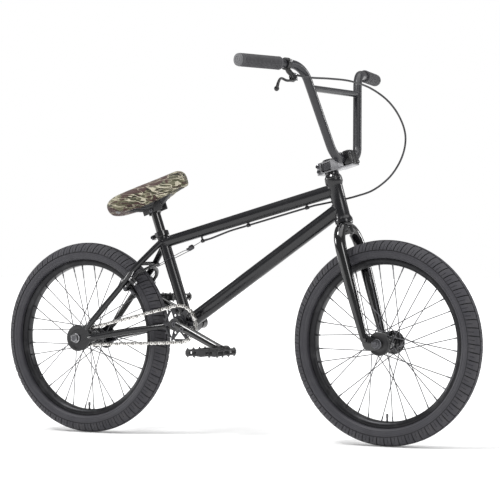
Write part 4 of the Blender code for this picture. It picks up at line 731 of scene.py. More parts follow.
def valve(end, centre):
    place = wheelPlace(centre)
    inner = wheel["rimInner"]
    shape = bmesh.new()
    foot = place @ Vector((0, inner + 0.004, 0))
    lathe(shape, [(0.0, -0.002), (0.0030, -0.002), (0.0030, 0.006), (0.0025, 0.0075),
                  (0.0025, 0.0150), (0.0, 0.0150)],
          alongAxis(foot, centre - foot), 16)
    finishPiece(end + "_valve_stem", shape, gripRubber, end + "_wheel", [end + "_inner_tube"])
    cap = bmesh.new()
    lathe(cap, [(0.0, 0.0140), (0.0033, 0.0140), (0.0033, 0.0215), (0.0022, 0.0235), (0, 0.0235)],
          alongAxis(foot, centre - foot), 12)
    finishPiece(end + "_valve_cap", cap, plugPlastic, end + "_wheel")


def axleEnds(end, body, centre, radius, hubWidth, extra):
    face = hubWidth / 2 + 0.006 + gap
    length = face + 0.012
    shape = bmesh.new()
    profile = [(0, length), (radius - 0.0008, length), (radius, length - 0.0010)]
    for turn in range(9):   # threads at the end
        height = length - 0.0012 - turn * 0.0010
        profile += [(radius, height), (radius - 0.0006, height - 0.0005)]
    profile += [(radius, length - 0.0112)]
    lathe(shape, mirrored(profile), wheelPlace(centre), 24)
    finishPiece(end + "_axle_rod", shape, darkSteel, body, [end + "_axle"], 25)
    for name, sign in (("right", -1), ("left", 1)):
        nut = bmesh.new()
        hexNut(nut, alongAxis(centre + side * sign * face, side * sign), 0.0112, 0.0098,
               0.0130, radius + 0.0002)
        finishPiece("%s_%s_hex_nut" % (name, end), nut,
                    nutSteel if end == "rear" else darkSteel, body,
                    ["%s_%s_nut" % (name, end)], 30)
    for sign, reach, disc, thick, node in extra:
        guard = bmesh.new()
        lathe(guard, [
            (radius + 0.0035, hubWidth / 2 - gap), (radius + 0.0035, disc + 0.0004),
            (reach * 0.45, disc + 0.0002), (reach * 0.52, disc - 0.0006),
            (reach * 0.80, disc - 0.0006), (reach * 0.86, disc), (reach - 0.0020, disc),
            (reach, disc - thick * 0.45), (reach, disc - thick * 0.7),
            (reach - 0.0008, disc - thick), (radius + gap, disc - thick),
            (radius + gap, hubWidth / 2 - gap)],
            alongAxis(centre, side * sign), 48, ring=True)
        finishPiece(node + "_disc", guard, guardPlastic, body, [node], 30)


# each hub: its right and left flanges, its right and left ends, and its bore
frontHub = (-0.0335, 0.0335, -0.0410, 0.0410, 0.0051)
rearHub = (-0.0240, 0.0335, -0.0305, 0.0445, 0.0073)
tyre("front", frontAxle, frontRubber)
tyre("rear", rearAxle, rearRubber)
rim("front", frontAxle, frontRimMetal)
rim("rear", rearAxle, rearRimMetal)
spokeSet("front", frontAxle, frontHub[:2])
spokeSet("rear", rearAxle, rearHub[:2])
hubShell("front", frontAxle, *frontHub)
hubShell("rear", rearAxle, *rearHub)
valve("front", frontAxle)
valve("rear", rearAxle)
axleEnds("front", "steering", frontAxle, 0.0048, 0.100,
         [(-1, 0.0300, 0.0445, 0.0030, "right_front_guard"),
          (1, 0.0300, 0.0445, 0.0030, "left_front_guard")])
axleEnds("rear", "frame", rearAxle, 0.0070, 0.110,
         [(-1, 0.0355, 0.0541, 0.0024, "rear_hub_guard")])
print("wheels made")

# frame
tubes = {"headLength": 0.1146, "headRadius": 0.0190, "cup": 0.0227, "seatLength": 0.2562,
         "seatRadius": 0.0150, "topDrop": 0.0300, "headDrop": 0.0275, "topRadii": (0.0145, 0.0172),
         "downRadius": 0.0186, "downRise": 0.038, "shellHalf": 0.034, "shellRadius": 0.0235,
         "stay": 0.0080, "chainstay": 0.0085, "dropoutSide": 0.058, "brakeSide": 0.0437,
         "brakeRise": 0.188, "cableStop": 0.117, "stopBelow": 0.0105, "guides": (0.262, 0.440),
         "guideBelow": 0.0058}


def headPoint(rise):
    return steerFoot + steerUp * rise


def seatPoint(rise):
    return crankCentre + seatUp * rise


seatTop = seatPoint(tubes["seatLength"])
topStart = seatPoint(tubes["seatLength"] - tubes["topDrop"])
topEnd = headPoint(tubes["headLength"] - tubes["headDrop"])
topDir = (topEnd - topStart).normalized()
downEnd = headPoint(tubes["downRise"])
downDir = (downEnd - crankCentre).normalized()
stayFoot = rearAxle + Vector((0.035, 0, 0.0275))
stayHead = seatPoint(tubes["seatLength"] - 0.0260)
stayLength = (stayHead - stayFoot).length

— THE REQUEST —
Without leaving anything out, quote all the data.

— WORKED ANSWER —
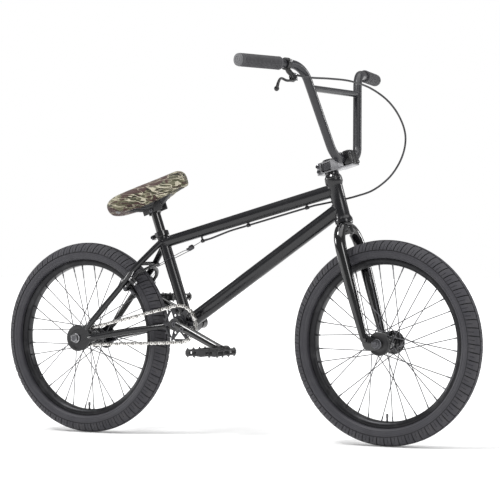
Write part 4 of the Blender code for this picture. It picks up at line 731 of scene.py. More parts follow.
def valve(end, centre):
    place = wheelPlace(centre)
    inner = wheel["rimInner"]
    shape = bmesh.new()
    foot = place @ Vector((0, inner + 0.004, 0))
    lathe(shape, [(0.0, -0.002), (0.0030, -0.002), (0.0030, 0.006), (0.0025, 0.0075),
                  (0.0025, 0.0150), (0.0, 0.0150)],
          alongAxis(foot, centre - foot), 16)
    finishPiece(end + "_valve_stem", shape, gripRubber, end + "_wheel", [end + "_inner_tube"])
    cap = bmesh.new()
    lathe(cap, [(0.0, 0.0140), (0.0033, 0.0140), (0.0033, 0.0215), (0.0022, 0.0235), (0, 0.0235)],
          alongAxis(foot, centre - foot), 12)
    finishPiece(end + "_valve_cap", cap, plugPlastic, end + "_wheel")


def axleEnds(end, body, centre, radius, hubWidth, extra):
    face = hubWidth / 2 + 0.006 + gap
    length = face + 0.012
    shape = bmesh.new()
    profile = [(0, length), (radius - 0.0008, length), (radius, length - 0.0010)]
    for turn in range(9):   # threads at the end
        height = length - 0.0012 - turn * 0.0010
        profile += [(radius, height), (radius - 0.0006, height - 0.0005)]
    profile += [(radius, length - 0.0112)]
    lathe(shape, mirrored(profile), wheelPlace(centre), 24)
    finishPiece(end + "_axle_rod", shape, darkSteel, body, [end + "_axle"], 25)
    for name, sign in (("right", -1), ("left", 1)):
        nut = bmesh.new()
        hexNut(nut, alongAxis(centre + side * sign * face, side * sign), 0.0112, 0.0098,
               0.0130, radius + 0.0002)
        finishPiece("%s_%s_hex_nut" % (name, end), nut,
                    nutSteel if end == "rear" else darkSteel, body,
                    ["%s_%s_nut" % (name, end)], 30)
    for sign, reach, disc, thick, node in extra:
        guard = bmesh.new()
        lathe(guard, [
            (radius + 0.0035, hubWidth / 2 - gap), (radius + 0.0035, disc + 0.0004),
            (reach * 0.45, disc + 0.0002), (reach * 0.52, disc - 0.0006),
            (reach * 0.80, disc - 0.0006), (reach * 0.86, disc), (reach - 0.0020, disc),
            (reach, disc - thick * 0.45), (reach, disc - thick * 0.7),
            (reach - 0.0008, disc - thick), (radius + gap, disc - thick),
            (radius + gap, hubWidth / 2 - gap)],
            alongAxis(centre, side * sign), 48, ring=True)
        finishPiece(node + "_disc", guard, guardPlastic, body, [node], 30)


# each hub: its right and left flanges, its right and left ends, and its bore
frontHub = (-0.0335, 0.0335, -0.0410, 0.0410, 0.0051)
rearHub = (-0.0240, 0.0335, -0.0305, 0.0445, 0.0073)
tyre("front", frontAxle, frontRubber)
tyre("rear", rearAxle, rearRubber)
rim("front", frontAxle, frontRimMetal)
rim("rear", rearAxle, rearRimMetal)
spokeSet("front", frontAxle, frontHub[:2])
spokeSet("rear", rearAxle, rearHub[:2])
hubShell("front", frontAxle, *frontHub)
hubShell("rear", rearAxle, *rearHub)
valve("front", frontAxle)
valve("rear", rearAxle)
axleEnds("front", "steering", frontAxle, 0.0048, 0.100,
         [(-1, 0.0300, 0.0445, 0.0030, "right_front_guard"),
          (1, 0.0300, 0.0445, 0.0030, "left_front_guard")])
axleEnds("rear", "frame", rearAxle, 0.0070, 0.110,
         [(-1, 0.0355, 0.0541, 0.0024, "rear_hub_guard")])
print("wheels made")

# frame
tubes = {"headLength": 0.1146, "headRadius": 0.0190, "cup": 0.0227, "seatLength": 0.2562,
         "seatRadius": 0.0150, "topDrop": 0.0300, "headDrop": 0.0275, "topRadii": (0.0145, 0.0172),
         "downRadius": 0.0186, "downRise": 0.038, "shellHalf": 0.034, "shellRadius": 0.0235,
         "stay": 0.0080, "chainstay": 0.0085, "dropoutSide": 0.058, "brakeSide": 0.0437,
         "brakeRise": 0.188, "cableStop": 0.117, "stopBelow": 0.0105, "guides": (0.262, 0.440),
         "guideBelow": 0.0058}


def headPoint(rise):
    return steerFoot + steerUp * rise


def seatPoint(rise):
    return crankCentre + seatUp * rise


seatTop = seatPoint(tubes["seatLength"])
topStart = seatPoint(tubes["seatLength"] - tubes["topDrop"])
topEnd = headPoint(tubes["headLength"] - tubes["headDrop"])
topDir = (topEnd - topStart).normalized()
downEnd = headPoint(tubes["downRise"])
downDir = (downEnd - crankCentre).normalized()
stayFoot = rearAxle + Vector((0.035, 0, 0.0275))
stayHead = seatPoint(tubes["seatLength"] - 0.0260)
stayLength = (stayHead - stayFoot).length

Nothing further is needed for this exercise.